At the recent ESVS meeting in Prague, Czech Republic, Marc Cairols, Barcelona, Spain, presented an update from the CHARISMA (Clopidogrel for High Atherothrombotic Risk and Ischemic Stabilisation, Management and Avoidance) trial. The CHARISMA trial was design to investigate whether clopidogrel could be applied to broad population of high-risk patients receiving low-dose aspirin therapy. Such a population includes patients with previous cardiovascular, neurovascular or peripheral arterial manifestations of atherothrombosis and patients with combinations of recognised risk factors for atherosclerosis.
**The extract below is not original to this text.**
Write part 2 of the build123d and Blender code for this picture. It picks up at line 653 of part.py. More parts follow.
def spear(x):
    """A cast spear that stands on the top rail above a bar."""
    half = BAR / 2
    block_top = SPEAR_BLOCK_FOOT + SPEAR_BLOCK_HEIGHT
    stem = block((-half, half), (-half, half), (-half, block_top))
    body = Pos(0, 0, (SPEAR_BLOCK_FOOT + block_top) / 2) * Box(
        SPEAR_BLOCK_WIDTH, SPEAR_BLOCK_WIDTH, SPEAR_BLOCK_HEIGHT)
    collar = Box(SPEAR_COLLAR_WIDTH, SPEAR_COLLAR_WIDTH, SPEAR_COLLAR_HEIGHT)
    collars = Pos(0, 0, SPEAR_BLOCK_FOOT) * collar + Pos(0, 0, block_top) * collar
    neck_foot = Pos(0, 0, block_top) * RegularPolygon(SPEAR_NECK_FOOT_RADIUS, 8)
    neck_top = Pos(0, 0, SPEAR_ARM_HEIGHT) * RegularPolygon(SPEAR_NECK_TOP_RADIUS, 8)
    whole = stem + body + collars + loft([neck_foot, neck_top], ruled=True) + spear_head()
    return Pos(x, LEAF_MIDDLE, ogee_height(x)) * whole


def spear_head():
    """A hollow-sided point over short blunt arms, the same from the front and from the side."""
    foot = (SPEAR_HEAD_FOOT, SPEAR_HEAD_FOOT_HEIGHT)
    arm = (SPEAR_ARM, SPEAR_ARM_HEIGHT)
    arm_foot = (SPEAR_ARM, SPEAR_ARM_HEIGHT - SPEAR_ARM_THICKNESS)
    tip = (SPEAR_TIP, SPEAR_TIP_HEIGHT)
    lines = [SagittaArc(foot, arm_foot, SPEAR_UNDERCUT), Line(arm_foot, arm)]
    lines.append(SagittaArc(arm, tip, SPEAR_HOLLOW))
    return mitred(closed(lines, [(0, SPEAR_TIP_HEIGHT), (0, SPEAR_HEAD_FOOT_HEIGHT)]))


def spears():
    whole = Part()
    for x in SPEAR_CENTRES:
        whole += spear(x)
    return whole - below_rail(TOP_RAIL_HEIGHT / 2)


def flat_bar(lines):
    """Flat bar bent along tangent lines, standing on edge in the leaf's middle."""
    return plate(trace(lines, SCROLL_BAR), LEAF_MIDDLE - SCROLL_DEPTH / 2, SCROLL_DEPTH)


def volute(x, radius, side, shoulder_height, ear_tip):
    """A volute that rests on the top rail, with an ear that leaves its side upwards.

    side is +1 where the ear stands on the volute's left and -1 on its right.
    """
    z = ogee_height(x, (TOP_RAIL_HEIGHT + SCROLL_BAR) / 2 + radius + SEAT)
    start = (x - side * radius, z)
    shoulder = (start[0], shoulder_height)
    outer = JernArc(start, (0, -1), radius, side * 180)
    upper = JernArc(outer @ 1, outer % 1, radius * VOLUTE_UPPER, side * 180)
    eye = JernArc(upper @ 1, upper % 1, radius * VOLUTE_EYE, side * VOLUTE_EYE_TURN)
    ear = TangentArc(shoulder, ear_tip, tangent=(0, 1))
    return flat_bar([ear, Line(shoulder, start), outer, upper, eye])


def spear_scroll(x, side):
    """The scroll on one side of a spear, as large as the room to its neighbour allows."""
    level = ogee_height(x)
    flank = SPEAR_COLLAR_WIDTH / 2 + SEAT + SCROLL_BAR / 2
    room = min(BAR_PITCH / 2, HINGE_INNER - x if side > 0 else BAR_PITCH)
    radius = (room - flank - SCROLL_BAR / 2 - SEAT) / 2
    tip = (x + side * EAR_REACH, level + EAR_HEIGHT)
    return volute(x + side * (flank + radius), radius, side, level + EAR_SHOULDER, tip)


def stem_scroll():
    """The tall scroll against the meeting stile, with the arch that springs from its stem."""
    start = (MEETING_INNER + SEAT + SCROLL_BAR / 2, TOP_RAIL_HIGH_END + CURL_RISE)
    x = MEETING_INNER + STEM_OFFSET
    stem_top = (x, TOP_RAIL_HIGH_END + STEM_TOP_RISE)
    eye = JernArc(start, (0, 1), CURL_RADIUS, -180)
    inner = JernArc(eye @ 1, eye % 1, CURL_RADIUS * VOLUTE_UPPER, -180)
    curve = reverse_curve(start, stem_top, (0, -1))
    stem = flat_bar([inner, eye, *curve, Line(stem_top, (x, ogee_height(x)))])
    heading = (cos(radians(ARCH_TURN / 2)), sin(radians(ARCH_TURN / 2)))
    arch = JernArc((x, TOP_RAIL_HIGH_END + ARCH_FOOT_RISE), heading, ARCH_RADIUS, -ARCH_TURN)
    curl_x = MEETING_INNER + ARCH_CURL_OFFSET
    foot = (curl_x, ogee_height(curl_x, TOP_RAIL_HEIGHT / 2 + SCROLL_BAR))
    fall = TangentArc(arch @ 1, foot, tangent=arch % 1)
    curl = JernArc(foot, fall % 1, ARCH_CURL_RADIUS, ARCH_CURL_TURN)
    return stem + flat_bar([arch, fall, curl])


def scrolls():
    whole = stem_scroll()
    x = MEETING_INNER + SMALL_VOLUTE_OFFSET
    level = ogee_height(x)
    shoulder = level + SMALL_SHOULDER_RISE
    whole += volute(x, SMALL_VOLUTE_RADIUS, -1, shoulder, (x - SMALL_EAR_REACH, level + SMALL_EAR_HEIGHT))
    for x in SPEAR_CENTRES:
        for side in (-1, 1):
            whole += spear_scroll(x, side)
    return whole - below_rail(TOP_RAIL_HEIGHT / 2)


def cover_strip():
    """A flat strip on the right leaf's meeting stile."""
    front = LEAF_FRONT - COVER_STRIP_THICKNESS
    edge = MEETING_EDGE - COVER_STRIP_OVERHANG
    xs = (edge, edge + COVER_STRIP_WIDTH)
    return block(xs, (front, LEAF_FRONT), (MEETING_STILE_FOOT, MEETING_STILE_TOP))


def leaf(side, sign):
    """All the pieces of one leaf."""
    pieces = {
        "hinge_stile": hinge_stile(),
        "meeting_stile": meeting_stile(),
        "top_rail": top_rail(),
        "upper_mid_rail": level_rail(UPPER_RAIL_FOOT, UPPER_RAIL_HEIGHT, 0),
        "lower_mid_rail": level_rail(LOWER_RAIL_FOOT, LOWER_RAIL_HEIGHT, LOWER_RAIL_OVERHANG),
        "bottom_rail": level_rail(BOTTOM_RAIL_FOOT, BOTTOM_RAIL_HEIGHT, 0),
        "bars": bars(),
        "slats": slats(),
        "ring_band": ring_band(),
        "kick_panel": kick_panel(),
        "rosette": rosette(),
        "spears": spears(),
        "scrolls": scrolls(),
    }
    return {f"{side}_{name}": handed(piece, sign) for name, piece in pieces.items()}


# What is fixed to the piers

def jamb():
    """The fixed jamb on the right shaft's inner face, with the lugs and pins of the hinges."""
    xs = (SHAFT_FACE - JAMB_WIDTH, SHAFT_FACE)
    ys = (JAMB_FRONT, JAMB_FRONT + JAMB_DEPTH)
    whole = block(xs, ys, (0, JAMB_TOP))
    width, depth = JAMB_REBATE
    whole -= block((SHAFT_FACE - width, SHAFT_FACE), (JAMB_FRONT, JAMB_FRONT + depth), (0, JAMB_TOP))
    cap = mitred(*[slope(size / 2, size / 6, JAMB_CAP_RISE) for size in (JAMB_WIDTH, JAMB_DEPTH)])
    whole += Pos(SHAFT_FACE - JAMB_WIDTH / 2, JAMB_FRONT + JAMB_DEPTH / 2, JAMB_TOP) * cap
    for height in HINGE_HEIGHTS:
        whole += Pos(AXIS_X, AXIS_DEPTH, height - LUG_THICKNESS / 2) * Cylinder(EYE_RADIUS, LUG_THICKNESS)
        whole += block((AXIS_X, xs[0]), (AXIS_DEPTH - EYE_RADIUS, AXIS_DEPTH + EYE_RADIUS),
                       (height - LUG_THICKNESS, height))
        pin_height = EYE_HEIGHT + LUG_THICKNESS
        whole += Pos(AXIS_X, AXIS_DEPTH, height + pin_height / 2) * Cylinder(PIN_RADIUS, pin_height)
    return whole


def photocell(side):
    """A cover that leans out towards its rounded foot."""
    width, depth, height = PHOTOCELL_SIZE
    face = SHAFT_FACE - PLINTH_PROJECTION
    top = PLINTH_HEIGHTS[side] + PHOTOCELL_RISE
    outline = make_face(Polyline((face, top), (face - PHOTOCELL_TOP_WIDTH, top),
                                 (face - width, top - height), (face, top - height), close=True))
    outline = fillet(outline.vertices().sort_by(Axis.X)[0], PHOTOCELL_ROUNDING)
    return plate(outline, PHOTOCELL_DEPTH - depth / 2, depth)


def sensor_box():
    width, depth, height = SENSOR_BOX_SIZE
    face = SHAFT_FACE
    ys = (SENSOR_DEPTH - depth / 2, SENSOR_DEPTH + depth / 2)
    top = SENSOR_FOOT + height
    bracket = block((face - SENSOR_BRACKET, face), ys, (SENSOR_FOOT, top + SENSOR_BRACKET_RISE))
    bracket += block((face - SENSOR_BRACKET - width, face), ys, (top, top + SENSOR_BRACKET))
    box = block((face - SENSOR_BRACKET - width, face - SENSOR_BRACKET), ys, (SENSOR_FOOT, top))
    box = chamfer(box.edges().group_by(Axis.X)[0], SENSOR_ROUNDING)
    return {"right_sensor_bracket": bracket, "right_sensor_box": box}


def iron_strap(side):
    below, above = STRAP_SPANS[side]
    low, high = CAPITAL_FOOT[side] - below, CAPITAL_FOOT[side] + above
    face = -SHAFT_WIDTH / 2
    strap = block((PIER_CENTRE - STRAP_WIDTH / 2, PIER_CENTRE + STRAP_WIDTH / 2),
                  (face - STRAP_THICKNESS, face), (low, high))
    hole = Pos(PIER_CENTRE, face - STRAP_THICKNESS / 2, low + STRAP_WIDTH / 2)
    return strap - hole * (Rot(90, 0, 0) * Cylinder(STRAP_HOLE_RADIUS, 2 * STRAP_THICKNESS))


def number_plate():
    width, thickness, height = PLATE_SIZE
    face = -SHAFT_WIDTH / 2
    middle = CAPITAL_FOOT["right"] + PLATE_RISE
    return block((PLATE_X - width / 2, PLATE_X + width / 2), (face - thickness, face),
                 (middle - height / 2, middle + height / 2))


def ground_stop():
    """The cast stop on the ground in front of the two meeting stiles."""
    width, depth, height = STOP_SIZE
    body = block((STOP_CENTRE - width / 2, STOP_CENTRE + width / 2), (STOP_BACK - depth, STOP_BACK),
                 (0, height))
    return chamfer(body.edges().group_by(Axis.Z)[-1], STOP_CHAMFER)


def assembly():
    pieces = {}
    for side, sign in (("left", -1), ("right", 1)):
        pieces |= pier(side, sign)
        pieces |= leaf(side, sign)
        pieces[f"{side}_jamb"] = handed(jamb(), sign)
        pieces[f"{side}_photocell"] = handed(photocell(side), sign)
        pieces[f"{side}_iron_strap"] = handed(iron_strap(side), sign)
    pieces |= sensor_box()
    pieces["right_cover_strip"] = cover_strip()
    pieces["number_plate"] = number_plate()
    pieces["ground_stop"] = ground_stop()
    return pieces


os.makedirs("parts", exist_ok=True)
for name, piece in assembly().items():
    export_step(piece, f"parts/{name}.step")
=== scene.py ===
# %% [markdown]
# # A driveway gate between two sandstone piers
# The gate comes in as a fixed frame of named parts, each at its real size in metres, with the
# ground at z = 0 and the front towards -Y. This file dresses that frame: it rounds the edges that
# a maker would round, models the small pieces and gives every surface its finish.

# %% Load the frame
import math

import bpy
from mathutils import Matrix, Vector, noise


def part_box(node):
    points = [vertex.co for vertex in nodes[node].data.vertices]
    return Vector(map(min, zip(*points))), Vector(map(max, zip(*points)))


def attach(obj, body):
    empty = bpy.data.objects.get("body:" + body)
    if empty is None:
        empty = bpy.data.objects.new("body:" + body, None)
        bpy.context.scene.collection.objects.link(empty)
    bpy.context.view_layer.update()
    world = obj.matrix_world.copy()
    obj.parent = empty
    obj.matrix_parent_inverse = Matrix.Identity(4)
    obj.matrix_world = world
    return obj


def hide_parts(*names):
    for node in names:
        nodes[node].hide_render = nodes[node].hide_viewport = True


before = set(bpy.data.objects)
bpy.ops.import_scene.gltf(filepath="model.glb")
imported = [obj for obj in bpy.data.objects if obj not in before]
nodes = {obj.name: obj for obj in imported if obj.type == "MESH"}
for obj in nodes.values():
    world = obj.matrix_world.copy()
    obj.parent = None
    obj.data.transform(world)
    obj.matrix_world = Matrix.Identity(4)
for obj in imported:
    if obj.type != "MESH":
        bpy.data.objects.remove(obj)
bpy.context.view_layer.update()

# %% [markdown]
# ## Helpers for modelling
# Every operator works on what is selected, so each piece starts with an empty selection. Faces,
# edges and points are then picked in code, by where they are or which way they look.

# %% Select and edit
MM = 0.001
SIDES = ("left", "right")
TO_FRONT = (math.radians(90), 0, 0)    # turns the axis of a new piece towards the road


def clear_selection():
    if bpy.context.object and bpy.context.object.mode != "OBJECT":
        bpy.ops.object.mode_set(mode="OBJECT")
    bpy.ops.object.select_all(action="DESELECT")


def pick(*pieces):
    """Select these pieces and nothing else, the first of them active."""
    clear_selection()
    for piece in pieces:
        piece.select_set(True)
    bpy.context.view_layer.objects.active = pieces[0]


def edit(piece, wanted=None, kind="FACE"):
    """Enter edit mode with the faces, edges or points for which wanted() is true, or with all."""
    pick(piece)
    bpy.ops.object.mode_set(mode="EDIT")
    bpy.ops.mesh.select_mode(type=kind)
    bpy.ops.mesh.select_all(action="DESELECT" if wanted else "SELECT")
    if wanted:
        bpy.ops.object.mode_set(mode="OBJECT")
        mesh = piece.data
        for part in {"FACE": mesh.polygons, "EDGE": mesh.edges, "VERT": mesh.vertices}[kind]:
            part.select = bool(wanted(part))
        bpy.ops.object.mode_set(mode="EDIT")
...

The trial assessed the efficacy of clopidogrel 75mg once-daily by comparison with a placebo, in preventing cardiovascular morbidity/mortality. The study compared the efficacy of the two regimens in preventing the occurrence of major cardiovascular complications (stroke, heart attack, cardiovascular death) in high-risk patients who are otherwise receiving low-dose aspirin therapy (75-162mg daily).
A total of 15,306 patients were enrolled in the trial, all over 45 years of age and at high risk of atherothrombotic events, were randomised into two equal groups to receive either low-dose aspirin (75-162mg/day) plus clopidogrel (75mg/day) or low-dose aspirin plus placebo. The primary efficacy endpoint was myocardial infarction, stroke or cardiovascular death, and the primary safety endpoint was severe bleeding (GUSTO definition).
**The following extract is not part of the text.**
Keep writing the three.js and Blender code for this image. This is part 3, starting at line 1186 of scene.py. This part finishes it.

At 30 months, 7.3% of patients in the aspirin plus placebo group and in 6.8% of those in the clopidogrel plus aspirin group had reached the primary endpoint (RRR 7.1%, p=0.22). In the clopidogrel plus aspirin group there was a trend towards severe bleeding (1.7% vs. 1.3%, p=0.09), while moderate bleeding was significantly higher (2.1% vs. 1.3%, p<0.001). Cardiovascular mortality was non-significantly higher in the clopidogrel plus aspirin group (3.1% vs. 2.9%, p=0.68). Among patients with qualifying CAD, CVD or PAD at entry (n=12,153), the primary endpoint occurred significantly less frequently in the clopidogrel plus aspirin group (p=0.046). However, in those patients without events but with multiple risk factors, the trend favoured aspirin plus placebo (p=0.20). Severe bleeding was more commonly seen in those on placebo in the multiple risk factor group (p=0.07), but was similar for both treatments among those with documented cardiovascular disease (1.6% clopidogrel plus aspirin vs. 1.4% placebo, p=0.39). Cairols said that the CHARISMA trial had helped to expanding the understanding about which patients benefit from dual anti-platelet therapy. In patients with multiple risk factors only, without established CV disease, dual anti-platelet therapy was not beneficial. However, in patients with established CV disease, long-term clopidogrel use plus ASA resulted in a significant 12.5% RRR in CV death/MI/stroke with no significant increase in severe bleeding compared to ASA alone. Cairols said that the clinical implications of CHARISMA and prior studies demonstrated that in an acute setting, there was a benefit of dual anti-platelet therapy for one-year post acute coronary syndrome or percutaneous coronary intervention. For stable patients, the results suggested differential long-term effects of dual anti-platelet therapy by patient type. As a result, dual anti-platelet therapy is not recommended for primary prevention, although it is beneficial for secondary prevention (CAD, CVD or PAD) with ten events (CV death/MI/stroke) prevented for every 1,000 patients treated. Although there were two severe GUSTO bleeds for every 1,000 patients treated.